The run combinator let you evaluate your set of functors in terms of some Monad m. There’s no combinator currently equivalent to iter from your linked example. However it can easily be written in terms of Run.resume Left Right and you’d get the same thing. If you wanted to use run you would have to use Identity as your m.
I’ve been banging my head at this for the past hour, but still haven’t gotten it to work. Sigh…
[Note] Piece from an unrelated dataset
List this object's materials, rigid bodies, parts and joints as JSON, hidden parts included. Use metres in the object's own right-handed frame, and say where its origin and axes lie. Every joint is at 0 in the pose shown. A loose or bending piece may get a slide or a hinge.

I realized that Run.resume Left Right is the definition of Run.peel. With this code:
iter :: forall r a. (VariantF r a -> a) -> Run r a -> a
iter k = go
where
go m = case peel m of
Left f -> k (go <$> f)
Right a -> a
eval :: forall r a b
. ((VariantF () a -> b) -> VariantF r Int -> Int)
-> Run r a
-> Int
eval algebra = iter (case_ # algebra)
-- Examples
main :: Effect Unit
main = do
_ <- eval addAlgebra example_add
pure unit
I get a compiler error because eval expects the a type in its Run r a argument to be Int, not a. However, the a type in the add function is another Run (ADD + r) Int. I’m not sure how I’d fix that since the code should work if I wrapped another add in there (e.g. add example_add (value 5)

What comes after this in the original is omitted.